Since then I’ve genuinely struggled to write to you and for you. How can I persuade you that something is important to you, to your future, when right now I don’t give a flying…duck? And it seems I’m not the only one with a fore-shortened outlook. Heck, candidates themselves have been decidedly averse to iterating any vision for Louisiana’s future past election day, with their only desire being you casting your vote for them.
Past candidates – first Bobby Jindal and then David Vitter – promised you could read all about their detailed plans for Louisiana if you simply went to their campaign websites (where you’d have to get past layers of popup ads begging for campaign donations). And four years ago, while Vitter avoided giving actual answers to questions about his policy prognostications by saying, “It’s all on my website,” John Bel Edwards did speak about his agenda, complete with supporting arguments showcasing the foundations of those proposals.
This time, the campaigns of both Eddie Rispone and John Bel Edwards have been run primarily on litanies of personal beliefs coupled with resumes of past accomplishments. That’s fine at first, but now we’re being asked to select one man or the other as chief executive officer of this state for the next four years. Before I step away from this fray for the next couple of weeks at a minimum, let me make one last plea to Eddie and to John Bel.
Gentlemen, please tell us what you plan or hope to do about diversifying Louisiana’s economy. About making higher education affordable for the entire Louisiana populace. About paying all workers what their efforts are worth.
How do either of you propose to improve the quality of life for Louisiana residents over the next four years? We know all the lists say we fail those quality of life measurements. Now give us suggestions on real ways to turn that around. I’ve actually got some ideas I’d share with you. Just ask.
In the meantime, please stop with “the answer is jobs” song and dance. We’ve heard that tune ad infinitum, ad nauseum, adsumptivus. Let me ask you guys a solid question: The largest generation is leaving the workforce, as baby boomers are retiring (and even dying). Who is going to fill all the jobs they have been doing?
What about your vision of possibilities for Louisiana’s next generation?
Please don’t just keep paying lip service to “making Louisiana better for our children and grandchildren.” Instead, give us some concrete examples of what that could look like, and let’s all start talking about how we get there.
Give us reasons to hope in the future for Louisiana, because you have already imagined it. Invite us to share your vision as something good to aim toward.

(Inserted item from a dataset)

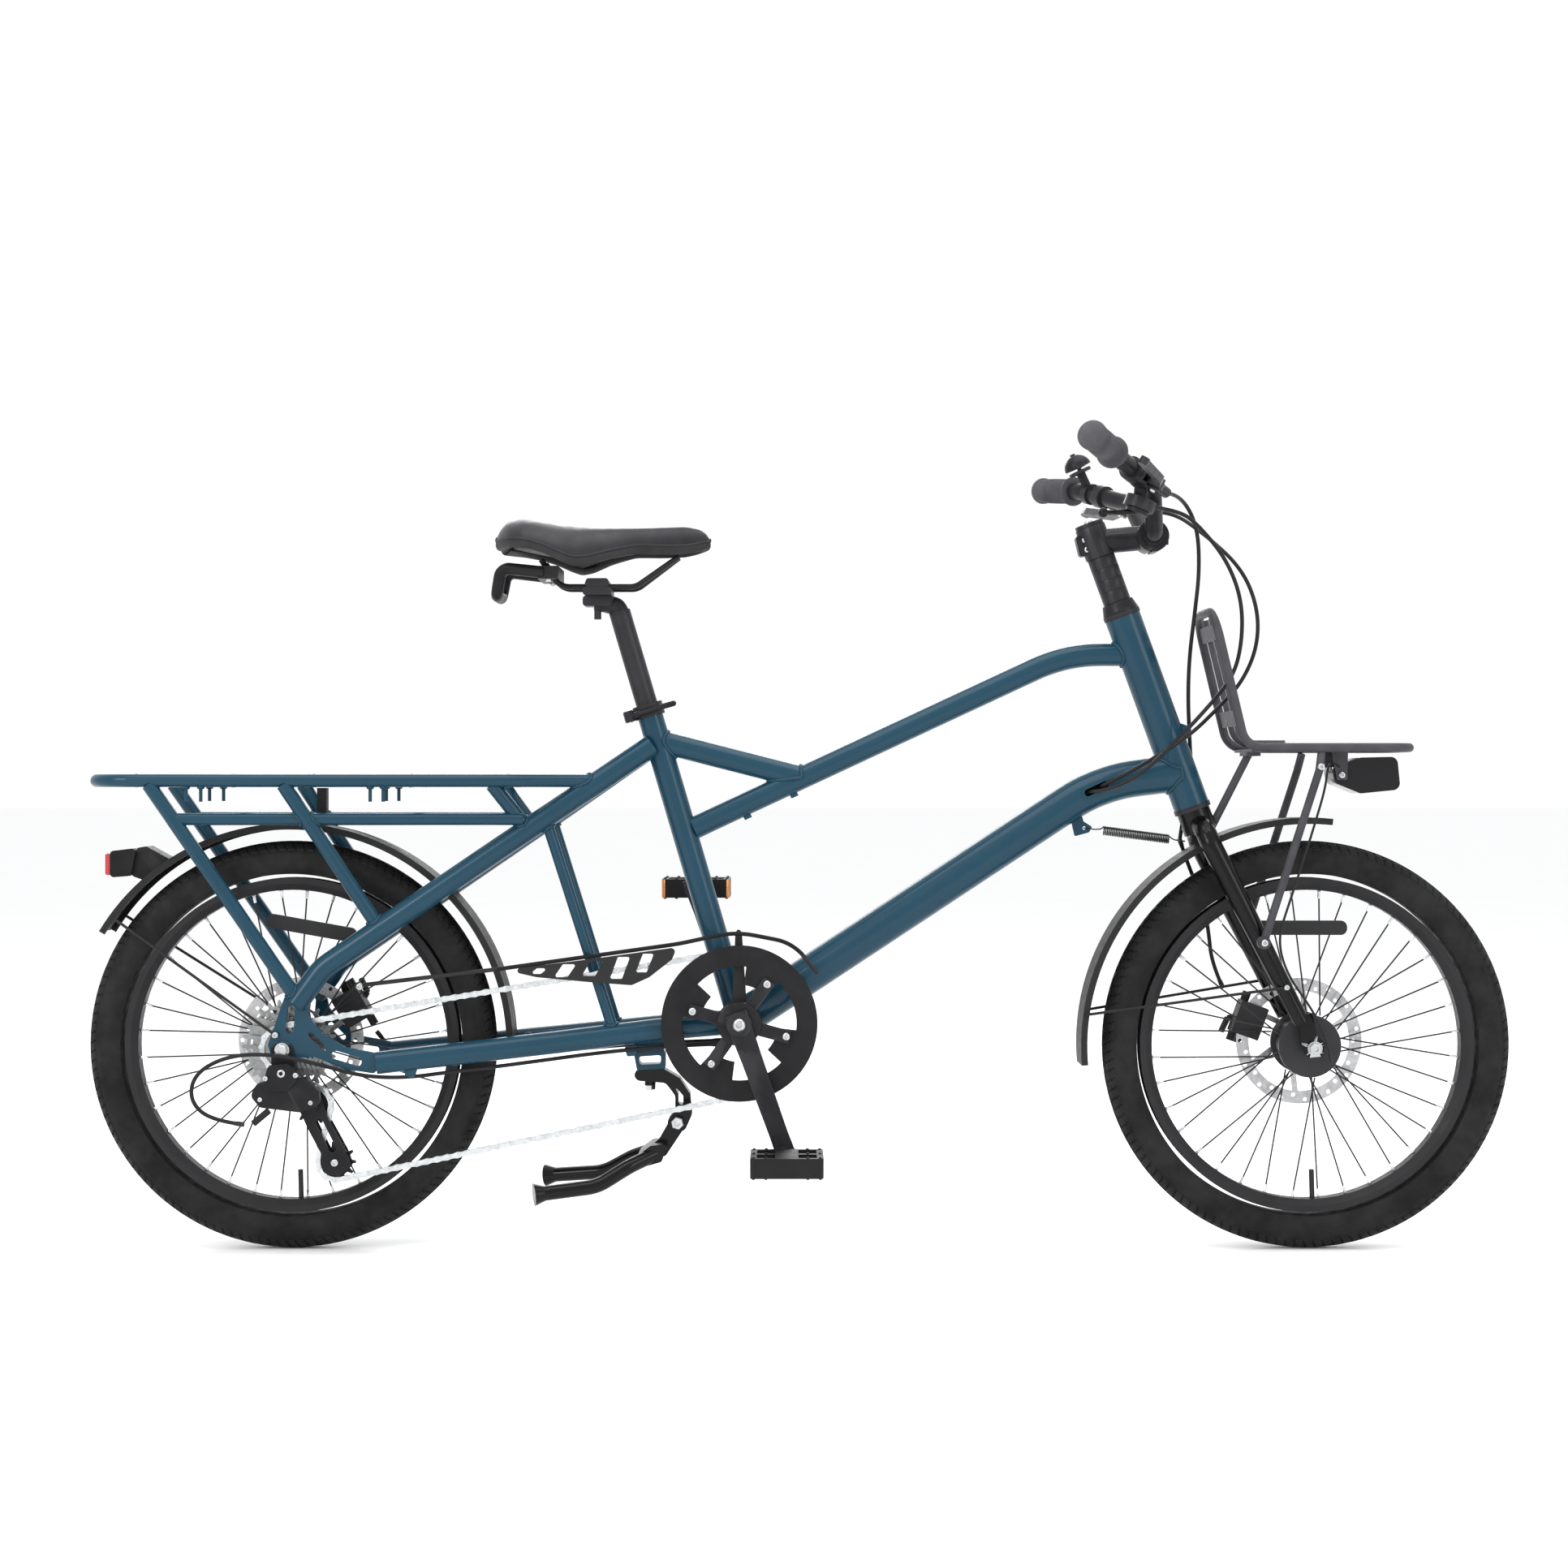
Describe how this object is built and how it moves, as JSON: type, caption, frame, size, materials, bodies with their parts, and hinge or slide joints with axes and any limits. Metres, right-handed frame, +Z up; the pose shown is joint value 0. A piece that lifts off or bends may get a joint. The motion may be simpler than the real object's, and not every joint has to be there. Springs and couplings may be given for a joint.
{
  "type": "cargo bicycle",
  "caption": "Longtail cargo bicycle with small wheels, welded rear rack, fork-mounted front carrier, chain drive, disc brakes, lamps and a folding double-leg stand.",
  "frame": {"origin": "on the ground, midway between the wheels, in the centre plane", "axes": "+X forwards, +Y to the rider's left, +Z up; the drive side faces -Y"},
  "size_m": [1.784, 0.598, 1.0205],
  "materials": {
    "black_alloy": "black anodised",
    "black_gloss": "glossy black paint",
    "black_plastic": "moulded black",
    "black_satin": "satin black",
    "cable": "black cable sleeve",
    "carrier_grey": "matt dark grey",
    "chain_steel": "bright plated steel",
    "grip": "dark grey rubber",
    "guard_black": "glossy black",
    "saddle": "black vinyl",
    "steel": "bare steel",
    "teal": "glossy enamel",
    "tyre": "black tyre rubber"
  },
  "bodies": {
    "frame": {"head_tube": "teal", "frame_bearings": "black_alloy", "top_tube": "teal", "down_tube": "teal", "seat_tube": "teal", "upper_stays": "teal", "chain_stays": "teal", "dropouts": "teal", "rack_rail": "teal", "rack_frame": "teal", "rear_mudguard": "guard_black", "tail_lamp": "black_plastic", "chain_guard": "black_plastic", "seat_clamp": "black_alloy", "stand_bracket": "black_alloy", "stay_cables": "cable", "control_cables": "cable", "steering_spring": "black_satin", "chain": "chain_steel", "derailleur": "black_satin", "rear_caliper": "black_alloy"},
    "clamp_lever": {"clamp_lever": "black_alloy"},
    "seat": {"seatpost": "black_alloy", "saddle_rails": "steel", "saddle": "saddle"},
    "stand": {"stand": "black_alloy"},
    "cranks": {"crankset": "black_alloy", "chainring": "black_alloy"},
    "right_pedal": {"right_pedal": "black_plastic"},
    "left_pedal": {"left_pedal": "black_plastic"},
    "freewheel": {"freewheel": "steel"},
    "derailleur_cage": {"derailleur_cage": "black_satin"},
    "guide_pulley": {"guide_pulley": "black_plastic"},
    "tension_pulley": {"tension_pulley": "black_plastic"},
    "rear_wheel": {"rear_tyre": "tyre", "rear_rim": "black_alloy", "rear_spokes": "steel", "rear_hub": "black_alloy"},
    "front_wheel": {"front_tyre": "tyre", "front_rim": "black_alloy", "front_spokes": "steel", "front_hub": "black_alloy"},
    "rear_caliper_arm": {"rear_caliper_arm": "black_alloy"},
    "front_caliper_arm": {"front_caliper_arm": "black_alloy"},
    "steering": {"fork": "black_gloss", "stem": "black_alloy", "handlebar": "black_alloy", "grips": "grip", "bar_controls": "black_alloy", "bell": "black_alloy", "front_mudguard": "guard_black", "carrier_loop": "carrier_grey", "carrier_bars": "carrier_grey", "front_caliper": "black_alloy", "fork_cables": "cable"},
    "right_brake_lever": {"right_brake_lever": "black_alloy"},
    "left_brake_lever": {"left_brake_lever": "black_alloy"},
    "shift_lever": {"shift_lever": "black_plastic"},
    "bell_lever": {"bell_lever": "black_plastic"},
    "headlamp": {"headlamp": "black_plastic"}
  },
  "joints": [
    {"name": "steer", "type": "hinge", "parent": "frame", "child": "steering", "pos_m": [0.493, 0, 0.5555], "axis": [-0.342, 0, 0.9397], "range_deg": [-55, 55], "deforming": ["control_cables", "steering_spring"]},
    {"name": "front_wheel_spin", "type": "hinge", "parent": "steering", "child": "front_wheel", "pos_m": [0.636, 0, 0.256], "axis": [0, 1, 0], "continuous": true},
    {"name": "rear_wheel_spin", "type": "hinge", "parent": "frame", "child": "rear_wheel", "pos_m": [-0.636, 0, 0.256], "axis": [0, 1, 0], "continuous": true},
    {"name": "crank_spin", "type": "hinge", "parent": "frame", "child": "cranks", "pos_m": [-0.075, 0, 0.286], "axis": [0, 1, 0], "continuous": true, "deforming": ["chain"]},
    {"name": "freewheel_spin", "type": "hinge", "parent": "frame", "child": "freewheel", "pos_m": [-0.636, 0, 0.256], "axis": [0, 1, 0], "continuous": true},
    {"name": "right_pedal_spin", "type": "hinge", "parent": "cranks", "child": "right_pedal", "pos_m": [-0.01617, 0, 0.12437], "axis": [0, 1, 0], "continuous": true},
    {"name": "left_pedal_spin", "type": "hinge", "parent": "cranks", "child": "left_pedal", "pos_m": [-0.13383, 0, 0.44763], "axis": [0, 1, 0], "continuous": true},
    {"name": "cage_swing", "type": "hinge", "parent": "frame", "child": "derailleur_cage", "pos_m": [-0.601, 0, 0.187], "axis": [0, 1, 0], "range_deg": [-12, 14]},
    {"name": "guide_pulley_spin", "type": "hinge", "parent": "derailleur_cage", "child": "guide_pulley", "pos_m": [-0.601, -0.0615, 0.187], "axis": [0, 1, 0], "continuous": true},
    {"name": "tension_pulley_spin", "type": "hinge", "parent": "derailleur_cage", "child": "tension_pulley", "pos_m": [-0.573, -0.0615, 0.1165], "axis": [0, 1, 0], "continuous": true},
    {"name": "stand_fold", "type": "hinge", "parent": "frame", "child": "stand", "pos_m": [-0.153, 0, 0.159], "axis": [0, 1, 0], "range_deg": [-70, 0]},
    {"name": "right_brake_squeeze", "type": "hinge", "parent": "steering", "child": "right_brake_lever", "pos_m": [0.42782, -0.15, 0.94361], "axis": [0.5091, -0.0631, 0.8584], "range_deg": [-15, 0]},
    {"name": "left_brake_squeeze", "type": "hinge", "parent": "steering", "child": "left_brake_lever", "pos_m": [0.42782, 0.15, 0.94361], "axis": [0.5091, 0.0631, 0.8584], "range_deg": [0, 15]},
    {"name": "front_caliper_pull", "type": "hinge", "parent": "steering", "child": "front_caliper_arm", "pos_m": [0.574, 0, 0.282], "axis": [0, 1, 0], "range_deg": [0, 22]},
    {"name": "rear_caliper_pull", "type": "hinge", "parent": "frame", "child": "rear_caliper_arm", "pos_m": [-0.572, 0, 0.297], "axis": [0, 1, 0], "range_deg": [0, 22]},
    {"name": "seat_height", "type": "slide", "parent": "frame", "child": "seat", "axis": [-0.2829, 0, 0.9592], "range_m": [-0.06, 0.1]},
    {"name": "seat_clamp_open", "type": "hinge", "parent": "frame", "child": "clamp_lever", "pos_m": [-0.2134, -0.014, 0.66724], "axis": [0.2829, 0, -0.9592], "range_deg": [0, 90]},
    {"name": "lamp_tilt", "type": "hinge", "parent": "steering", "child": "headlamp", "pos_m": [0.676, 0, 0.594], "axis": [0, 1, 0], "range_deg": [-1, 15]},
    {"name": "bell_ring", "type": "hinge", "parent": "steering", "child": "bell_lever", "pos_m": [0.37339, 0.172, 0.99402], "axis": [-0.4202, 0, 0.9074], "range_deg": [0, 25]},
    {"name": "gear_shift", "type": "hinge", "parent": "steering", "child": "shift_lever", "pos_m": [0.41178, -0.12, 0.92278], "axis": [-0.3499, 0, -0.9368], "range_deg": [-12, 18]}
  ],
  "couplings": [
    {"joint": "freewheel_spin", "follows": "crank_spin", "ratio": 3.1429},
    {"joint": "guide_pulley_spin", "follows": "crank_spin", "ratio": -4},
    {"joint": "tension_pulley_spin", "follows": "crank_spin", "ratio": 4},
    {"joint": "front_caliper_pull", "follows": "right_brake_squeeze", "ratio": -1.4667},
    {"joint": "rear_caliper_pull", "follows": "left_brake_squeeze", "ratio": 1.4667}
  ]
}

In the meantime, I’m going to snuggle into my armchair and immerse myself in the stack of books that’s been calling me to lose myself in their pages. I’ll also be loading up my tent and other camping gear and heading off to live in the woods for awhile. There I will hug trees and get grounded again, as I sleep lying directly on the bosom of Mother Earth. My family will gather around the campfire with me, and we’ll hoist many glasses in toast to Don.
I’ll do most of this recharging unplugged from the internet and most particularly from social media. I do, however, intend to check in now and again, and eventually, I’ll return. And if by chance Gov. Edwards and/or Mr. Rispone should take my plea to heart and start articulating visions for the future, why then I’ll have something to come back for more quickly, something to write about, and something for which we can all start planting seeds and nurturing growth – together.